Il y a tout juste dix ans, le groupe PPR change de nom pour s’appeler Kering. Une nouvelle identité tournée vers l’international et le développement durable, mais aussi la consécration d’une aventure entrepreneuriale débutée soixante ans plus tôt.

 

En mars 2013, l’annonce du changement de nom de PPR donnait le ton. « Kering se prononce “caring” et s’interprète comme tel. Plus qu’un changement de périmètre ou d’activité, ce nouveau nom symbolise la manière unique dont nous prenons soin de nos marques, de nos collaborateurs, de nos clients, de nos parties prenantes et de l’environnement. »

Ce changement d’identité marque le succès de la stratégie exposée par François-Henri Pinault, qui a pris la tête du groupe en 2003 : « Cibler des marques à vocation mondiale, puissantes et porteuses de valeurs. » Avec cette nouvelle appellation, le groupe réaffirme également ses origines bretonnes, « ker » signifiant « foyer » ou « lieu de vie » en breton. 

En effet, le groupe est l’héritier d’une longue histoire entrepreneuriale qui a débuté en Bretagne, au début des années 1960.

 

Les racines bretonnes

 

C’est en 1963 que François Pinault, père de François-Henri, crée à Rennes une petite entreprise de négoce de bois.

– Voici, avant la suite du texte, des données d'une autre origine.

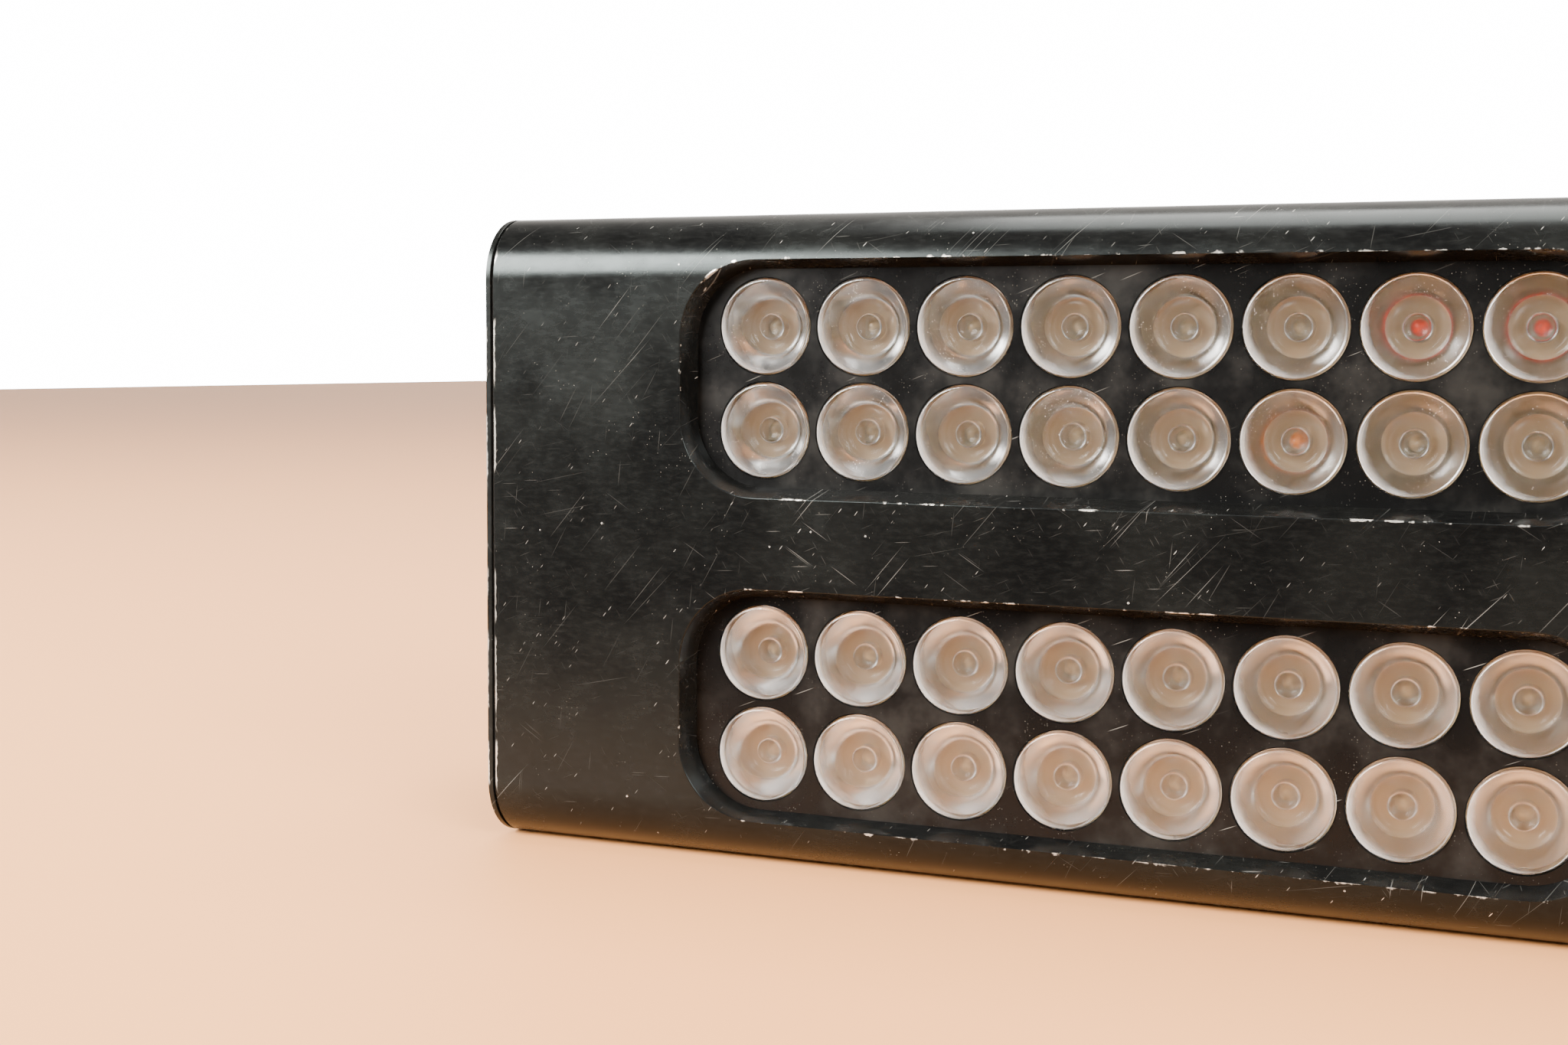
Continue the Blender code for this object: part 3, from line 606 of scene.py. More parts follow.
@dataclass(frozen=True)
class AnodisedAluminium(Finish):
    """Extruded 6063 aluminium, etched matt and anodised black, then handled for years.

    The dyed oxide is hard and slightly glossy, so it shows cloudy rub marks, hairline
    scratches and, where an edge took a knock, bare bright metal.
    """

    middle: float = 76.2                   # mid-height, and every size here, in mm
    window_offset: float = 38.0
    window_half: tuple[float, float] = (103.0, 27.25)
    window_radius: float = 18.5
    half_length: float = 152.75
    side_centre: float = -10.0             # the middle of the end's outline along Y
    side_half: tuple[float, float] = (56.0, 76.2)
    side_radius: float = 15.0
    wall_face: float = -66.0
    wear: float = 1.0

    @staticmethod
    def distance(tree: bpy.types.NodeTree, across: Socket, rise: Socket,
                 half: tuple[float, float], radius: float) -> Socket:
        """Measure the distance from the outline of a rounded rectangle.

        Args:
            tree: The material's tree.
            across: The first coordinate, from the rectangle's centre.
            rise: The second coordinate, from the rectangle's centre.
            half: Half its width and half its height.
            radius: Its corners' radius.

        Returns:
            The distance, the same inside and outside.
        """
        past = []
        for value, reach in zip((across, rise), half):
            away = add_node(tree, MATH, ABSOLUTE, {0: value})
            over = add_node(tree, MATH, SUBTRACT, {0: away, 1: reach - radius})
            past.append(add_node(tree, MATH, MAXIMUM, {0: over, 1: 0.0}))
        corner = add_node(tree, "ShaderNodeCombineXYZ", None, {0: past[0], 1: past[1]})
        reach = add_node(tree, VECTOR, LENGTH, {0: corner}, "Value")
        beyond = add_node(tree, MATH, SUBTRACT, {0: reach, 1: radius})
        return add_node(tree, MATH, ABSOLUTE, {0: beyond})

    def bare_windows(self, tree: bpy.types.NodeTree, place: Sequence[Socket], ragged: Socket,
                     patch: Socket) -> Socket:
        """Find where the windows' edges are worn to bare metal, most on the outer ones.

        Args:
            tree: The material's tree.
            place: The coordinates along X and Y, and the height from the middle, in mm.
            ragged: Fine noise that breaks the worn line up.
            patch: Broad noise that chooses the worn stretches.

        Returns:
            A mask, 1 where the metal is bare.
        """
        run, depth, rise = place
        from_middle = add_node(tree, MATH, ABSOLUTE, {0: rise})
        outermost = add_node(tree, RANGE, SMOOTH,
                             {"Value": from_middle, "From Min": 55.0, "From Max": 63.0})
        window = add_node(tree, MATH, SUBTRACT, {0: from_middle, 1: self.window_offset})
        rim = self.distance(tree, run, window, self.window_half, self.window_radius)
        inwards = add_node(tree, MATH, SUBTRACT, {0: depth, 1: self.wall_face})
        inwards = add_node(tree, MATH, MULTIPLY, {0: inwards, 1: 0.9})
        rim = add_node(tree, MATH, MAXIMUM, {0: rim, 1: inwards})
        for change, weight in ((ragged, -0.9), (outermost, -0.16)):
            part = add_node(tree, MATH, MULTIPLY, {0: change, 1: weight})
            rim = add_node(tree, MATH, ADD, {0: rim, 1: part})
        chance = add_node(tree, MATH, ADD, {0: ragged, 1: patch})
        favour = add_node(tree, MATH, MULTIPLY, {0: outermost, 1: 0.12})
        chance = add_node(tree, MATH, ADD, {0: chance, 1: favour})
        on_edge = add_node(tree, RANGE, SMOOTH, {"Value": rim, "From Min": -0.3, "From Max": -0.1,
                                                 "To Min": 1.0, "To Max": 0.0})
        chosen = add_node(tree, RANGE, SMOOTH,
                          {"Value": chance, "From Min": 1.13, "From Max": 1.25})
        return add_node(tree, MATH, MULTIPLY, {0: on_edge, 1: chosen})

    def bare_ends(self, tree: bpy.types.NodeTree, place: Sequence[Socket], ragged: Socket,
                  patch: Socket) -> Socket:
        """Find where the edges at the body's two ends are worn to bare metal.

        Args:
            tree: The material's tree.
            place: The coordinates along X and Y, and the height from the middle, in mm.
            ragged: Fine noise that breaks the worn line up.
            patch: Broad noise that chooses the worn stretches.

        Returns:
            A mask, 1 where the metal is bare.
        """
        run, depth, rise = place
        from_centre = add_node(tree, MATH, ABSOLUTE, {0: run})
        end = add_node(tree, MATH, SUBTRACT, {0: self.half_length, 1: from_centre})
        across = add_node(tree, MATH, ADD, {0: depth, 1: -self.side_centre})
        side = self.distance(tree, across, rise, self.side_half, self.side_radius)
        edge = add_node(tree, MATH, MAXIMUM, {0: end, 1: side})
        part = add_node(tree, MATH, MULTIPLY, {0: ragged, 1: -1.3})
        edge = add_node(tree, MATH, ADD, {0: edge, 1: part})
        on_edge = add_node(tree, RANGE, SMOOTH, {"Value": edge, "From Min": -0.5,
                                                 "From Max": -0.2, "To Min": 1.0, "To Max": 0.0})
        chosen = add_node(tree, RANGE, SMOOTH,
                          {"Value": patch, "From Min": 0.5, "From Max": 0.58})
        return add_node(tree, MATH, MULTIPLY, {0: on_edge, 1: chosen})

    def bare_metal(self, tree: bpy.types.NodeTree, spot: Socket) -> Socket:
        """Find all the bare metal: worn edges, and nicks on the flat faces.

        Args:
            tree: The material's tree.
            spot: The coordinates in millimetres.

        Returns:
            A mask, 1 where the metal is bare.
        """
        ragged, patch = [
            add_node(tree, NOISE, None, {"Vector": spot, "Scale": scale, "Detail": detail,
                                         "Roughness": roughness})
            for scale, detail, roughness in ((0.34, 3.0, 0.6), (0.05, 2.0, 0.55))]
        run, depth, height = [add_node(tree, "ShaderNodeSeparateXYZ", None, {0: spot}, name)
                              for name in "XYZ"]
        rise = add_node(tree, MATH, SUBTRACT, {0: height, 1: self.middle})
        worn = self.bare_windows(tree, (run, depth, rise), ragged, patch)
        sawn = self.bare_ends(tree, (run, depth, rise), ragged, patch)
        edges = add_node(tree, MATH, MAXIMUM, {0: worn, 1: sawn})
        dots = specks(tree, spot, 0.3, 0.09, 0.05)
        nicks = add_node(tree, MATH, MAXIMUM, {0: dots, 1: scratches(tree, spot, 52, 1.6, 0.004)})
        nicks = add_node(tree, MATH, MULTIPLY, {0: nicks, 1: 0.9})
        bare = add_node(tree, MATH, MAXIMUM, {0: edges, 1: nicks})
        return add_node(tree, MATH, MULTIPLY, {0: bare, 1: self.wear})

    def dress(self, tree: bpy.types.NodeTree, shader: bpy.types.Node, spot: Socket) -> None:
        """Add rub marks, scratches, nicks and bare edges.

        Args:
            tree: The material's node tree.
            shader: The main shader to dress.
            spot: Object coordinates in metres.
        """
        shader.inputs["Specular IOR Level"].default_value = 0.22
        shader.inputs["Specular Tint"].default_value = linear("#D5E4E4")
        # Clouds 25 mm across, smears 9 mm, and rub marks 1 mm high and 3 mm long.
        rub_spot = add_node(tree, MAPPING, None, {"Vector": spot, "Scale": (0.3, 1, 0.8)})
        cloud, smear, rub = [
            add_node(tree, NOISE, None, {"Vector": place, "Scale": scale, "Detail": detail,
                                         "Roughness": roughness})
            for place, scale, detail, roughness in (
                (spot, 0.04, 5.0, 0.5), (spot, 0.11, 4.0, 0.6), (rub_spot, 1.0, 4.0, 0.7))]
        clouded, smeared, rubbed, dusty = [
            add_node(tree, RANGE, SMOOTH, {"Value": noise, "From Min": low, "From Max": high})
            for noise, low, high in ((cloud, 0.35, 0.7), (smear, 0.4, 0.75), (rub, 0.4, 0.7),
                                     (smear, 0.5, 0.66))]
        greyed = add_node(tree, RANGE, SMOOTH, {"Value": rub, "From Min": 0.4, "From Max": 0.75,
                                                "To Min": 0.0, "To Max": 0.4})
        marks = scratches(tree, spot, 3, 5.0, 0.006)
        for angle, length, cover in ((46, 26.0, 0.01), (-33, 9.0, 0.004), (84, 7.0, 0.007),
                                     (61, 12.0, 0.006), (12, 18.0, 0.003), (50, 18.0, 0.02)):
            more = scratches(tree, spot, angle, length, cover)
            marks = add_node(tree, MATH, MAXIMUM, {0: marks, 1: more})
        fine = add_node(tree, MATH, MAXIMUM, {0: scratches(tree, spot, 23, 4.0, 0.03),
                                              1: scratches(tree, spot, -58, 3.0, 0.03)})
        dust = add_node(tree, MATH, MULTIPLY, {0: specks(tree, spot, 1.4, 0.16, 0.22), 1: dusty})
        bare = self.bare_metal(tree, spot)
        base = coats(tree, linear(self.colour), (
            (clouded, 1.0, linear("#0D0D0C")), (greyed, 1.0, linear("#161615")),
            (fine, 0.05, linear("#8E8C87")), (marks, 0.22, linear("#9A9893")),
            (dust, 0.5, linear("#A39E94")), (bare, 1.0, linear("#D6D2CA"))))
        rough = add_node(tree, RANGE, SMOOTH, {"Value": cloud, "From Min": 0.3, "From Max": 0.72,
                                               "To Min": self.roughness - 0.03,
                                               "To Max": self.roughness + 0.06})
        for mask, weight in ((smeared, 0.05), (rubbed, 0.04)):
            part = add_node(tree, MATH, MULTIPLY, {0: mask, 1: weight})
            rough = add_node(tree, MATH, ADD, {0: rough, 1: part})
        metal = add_node(tree, MATH, MULTIPLY, {0: bare, 1: 0.85})
        # Etching leaves a grain finer than 0.1 mm, drawn at 0.3 mm so that it shows.
        grain = add_node(tree, NOISE, None,
                         {"Vector": spot, "Scale": 3.0, "Detail": 2.0, "Roughness": 0.55})
        grain = add_node(tree, MATH, MULTIPLY, {0: grain, 1: 0.5})
        relief = add_node(tree, MATH, ADD, {0: marks, 1: grain})
        bump = add_node(tree, BUMP, None, {"Height": relief, "Strength": 0.12, "Distance": 4e-05})
        feed(tree, shader, {"Base Color": base, "Roughness": rough, "Metallic": metal,
                            "Normal": bump})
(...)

La première année, sa société emploie six salariés et réalise un chiffre d’affaires de 600 000 francs. Dès l’année suivante, le jeune entrepreneur bouscule le secteur en s’opposant au monopole de la Fédération française des importateurs de bois pour s’approvisionner directement en Scandinavie d’abord, puis au Canada.

En 1965, il révolutionne le fret en rationnalisant le conditionnement des avivés, réduisant le temps de déchargement des navires, de trois jours à une journée seulement. En réduisant les intermédiaires et en ouvrant ses propres agences de revente en gros, l’entreprise accroît ses marges tout en pratiquant des tarifs compétitifs.

Crise et opportunités

 

Lorsque le choc pétrolier de 1973 frappe le secteur de la construction, Les Établissements Pinault résistent mieux que la moyenne. Les sociétés en difficulté ou en faillite sont si nombreuses que le gouvernement met en place un plan d’aides publiques à la reprise d’entreprise. François Pinault saisit cette opportunité pour amorcer une phase de croissance externe et renforcer sa position sur le secteur.

 

 

Entre 1978 et le début des années 1980, il acquiert ainsi une soixantaine d’entreprises. Une expansion rapide, menée par une équipe restreinte. Au milieu des années 1980, après le rachat des usines Isoroy et du groupe papetier Chapelle Darblay, qui produit 85 % du papier journal en France, Pinault France est présent sur l’ensemble de la filière bois, « de la forêt à la salle à manger », selon les mots de son dirigeant. L’entreprise devient un acteur important de l’industrie française, avec un chiffre d’affaires supérieur à 10 milliards de francs et plus de 8 000 salariés.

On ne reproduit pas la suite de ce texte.